§ **Directive**
Beginning with the line that contains "broken = [o.Label" and ending with the line that contains "depsgraph = bpy.context.evaluated_depsgraph_get()", reproduce each line exactly; include both and add nothing.

§ **Data**
★ ★ ★

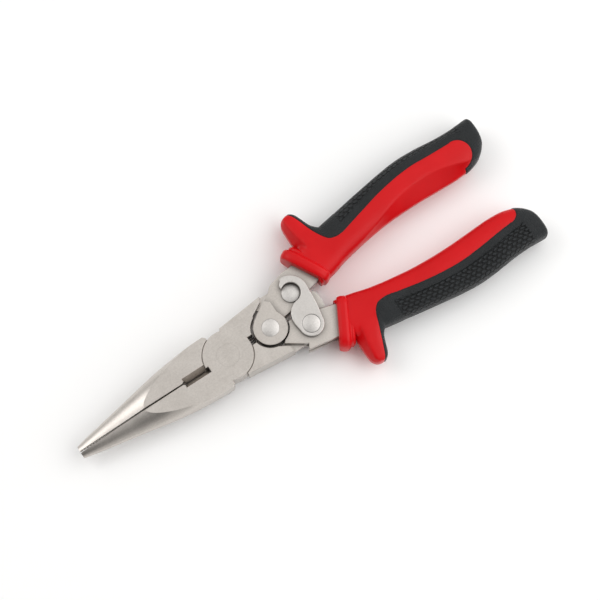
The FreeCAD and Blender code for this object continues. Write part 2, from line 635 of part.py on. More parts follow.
def collar_ring(side):
    """The collar at the front of a grip: a rounded slab square to the handle."""
    depth, half = D["collar_depth"], D["collar_half"]
    box = Part.makeBox(depth, COLLAR_WIDTH, 2 * half, Vector(0, 0, D["head_thick"] / 2 - half))
    box = box.makeFillet(min(COLLAR_CORNER, depth * 0.45), [e for e in box.Edges if is_along(e, 0)])
    box = box.makeFillet(COLLAR_LIP, edges_of_end(box))
    turn = Rotation(Vector(0, 0, 1), COLLAR_SLANT)
    box.Placement = Placement(Vector(D["grip_start"] + 2.2, 5.6, 0), turn)
    return box if side > 0 else box.mirror(Vector(0, 0, 0), Vector(0, 1, 0))


def is_along(edge, axis):
    """Whether a straight edge runs along the axis."""
    first, last = edge.Vertexes[0].Point, edge.Vertexes[-1].Point
    return abs((last - first).normalize()[axis]) > 0.99


def edges_of_end(box):
    """The edges of the front and rear faces of a collar."""
    ends = [f for f in box.Faces if abs(f.normalAt(0, 0).x) > 0.99]
    return [edge for face in ends for edge in face.Edges]


def fin_blade(side):
    """The thumb fin that stands out from the front of a grip."""
    reach, start = D["fin_reach"], D["grip_start"]
    stations = [
        (start + 0.7, 12, reach - 2.2, 4.6), (start + 2.4, 12, reach - 0.4, 5.6),
        (start + 4.6, 12, reach, 6.0), (start + 6.6, 12, reach - 0.9, 6.2),
        (start + 8.6, 12, reach - 4.0, 6.5), (start + 11, 13, reach - 9.0, 6.8),
        (start + 13.5, 14, reach - 11.6, 7.0), (start + 17, 14, reach - 12.8, 7.2),
    ]
    rings = [grip_ring(x, low, high, half, side) for x, low, high, half in stations]
    return Part.makeLoft(rings, True, True)


def finished(piece):
    """Labels a sub-part and returns it."""
    piece.Label = piece.Name
    return piece


nodes = [make_jaw("lower_jaw", 1), make_jaw("upper_jaw", -1)]
nodes += make_rivets()
nodes += [make_upper_handle(), make_lower_handle(), make_latch(), make_spring()]
doc.recompute()
nodes += make_grip("upper_grip", 1, D["upper_cover_edge"])
nodes += make_grip("lower_grip", -1, D["lower_cover_edge"])
doc.recompute()

broken = [o.Label for o in doc.Objects if "Invalid" in o.State or "Error" in o.State]
if broken:
    raise SystemExit(f"failed features: {broken}")
os.makedirs("parts", exist_ok=True)
for node in nodes:
    shape = finished(node).Shape
    if shape.isNull() or not shape.isValid():
        raise SystemExit(f"bad shape: {node.Label}")
    if len(shape.Solids) != 1:
        raise SystemExit(f"{node.Label} has {len(shape.Solids)} solids")
for node in nodes:
    node.Shape.exportStep(f"parts/{node.Label}.step")
    box = node.Shape.BoundBox
    print(f"{node.Label:20s} {node.Shape.Volume:9.1f} mm3  x {box.XMin:7.2f} {box.XMax:7.2f}"
          f"  y {box.YMin:7.2f} {box.YMax:7.2f}  z {box.ZMin:6.2f} {box.ZMax:6.2f}")
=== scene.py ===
# %% [markdown]
# # Needle nose pliers
# A pair of compound-action pliers: two forged jaws in a lap joint, two steel handles that work
# the jaws through link rivets, a small hooked latch, and soft two-colour grips. The steel comes
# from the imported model, which fixes every size. The grips' finished surfaces are made here.

import math

import bpy
import numpy as np
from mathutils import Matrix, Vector


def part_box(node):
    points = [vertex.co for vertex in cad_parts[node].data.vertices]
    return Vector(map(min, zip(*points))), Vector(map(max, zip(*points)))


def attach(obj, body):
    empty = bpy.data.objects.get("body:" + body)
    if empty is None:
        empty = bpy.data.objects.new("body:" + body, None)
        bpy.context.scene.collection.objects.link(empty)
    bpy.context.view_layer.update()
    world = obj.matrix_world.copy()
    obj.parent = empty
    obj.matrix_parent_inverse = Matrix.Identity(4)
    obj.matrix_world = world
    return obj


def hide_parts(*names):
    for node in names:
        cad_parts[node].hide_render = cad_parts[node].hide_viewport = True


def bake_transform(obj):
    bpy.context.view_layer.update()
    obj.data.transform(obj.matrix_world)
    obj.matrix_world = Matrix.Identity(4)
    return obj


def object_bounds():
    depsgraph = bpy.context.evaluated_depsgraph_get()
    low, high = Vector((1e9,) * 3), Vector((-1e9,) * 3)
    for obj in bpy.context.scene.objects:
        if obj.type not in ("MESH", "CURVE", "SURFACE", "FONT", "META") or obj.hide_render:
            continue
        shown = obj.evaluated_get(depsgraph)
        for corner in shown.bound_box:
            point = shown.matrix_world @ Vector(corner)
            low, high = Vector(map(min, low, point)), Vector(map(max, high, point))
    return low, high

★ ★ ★

§ **Answer in full**
broken = [o.Label for o in doc.Objects if "Invalid" in o.State or "Error" in o.State]
if broken:
    raise SystemExit(f"failed features: {broken}")
os.makedirs("parts", exist_ok=True)
for node in nodes:
    shape = finished(node).Shape
    if shape.isNull() or not shape.isValid():
        raise SystemExit(f"bad shape: {node.Label}")
    if len(shape.Solids) != 1:
        raise SystemExit(f"{node.Label} has {len(shape.Solids)} solids")
for node in nodes:
    node.Shape.exportStep(f"parts/{node.Label}.step")
    box = node.Shape.BoundBox
    print(f"{node.Label:20s} {node.Shape.Volume:9.1f} mm3  x {box.XMin:7.2f} {box.XMax:7.2f}"
          f"  y {box.YMin:7.2f} {box.YMax:7.2f}  z {box.ZMin:6.2f} {box.ZMax:6.2f}")
=== scene.py ===
# %% [markdown]
# # Needle nose pliers
# A pair of compound-action pliers: two forged jaws in a lap joint, two steel handles that work
# the jaws through link rivets, a small hooked latch, and soft two-colour grips. The steel comes
# from the imported model, which fixes every size. The grips' finished surfaces are made here.

import math

import bpy
import numpy as np
from mathutils import Matrix, Vector


def part_box(node):
    points = [vertex.co for vertex in cad_parts[node].data.vertices]
    return Vector(map(min, zip(*points))), Vector(map(max, zip(*points)))


def attach(obj, body):
    empty = bpy.data.objects.get("body:" + body)
    if empty is None:
        empty = bpy.data.objects.new("body:" + body, None)
        bpy.context.scene.collection.objects.link(empty)
    bpy.context.view_layer.update()
    world = obj.matrix_world.copy()
    obj.parent = empty
    obj.matrix_parent_inverse = Matrix.Identity(4)
    obj.matrix_world = world
    return obj


def hide_parts(*names):
    for node in names:
        cad_parts[node].hide_render = cad_parts[node].hide_viewport = True


def bake_transform(obj):
    bpy.context.view_layer.update()
    obj.data.transform(obj.matrix_world)
    obj.matrix_world = Matrix.Identity(4)
    return obj


def object_bounds():
    depsgraph = bpy.context.evaluated_depsgraph_get()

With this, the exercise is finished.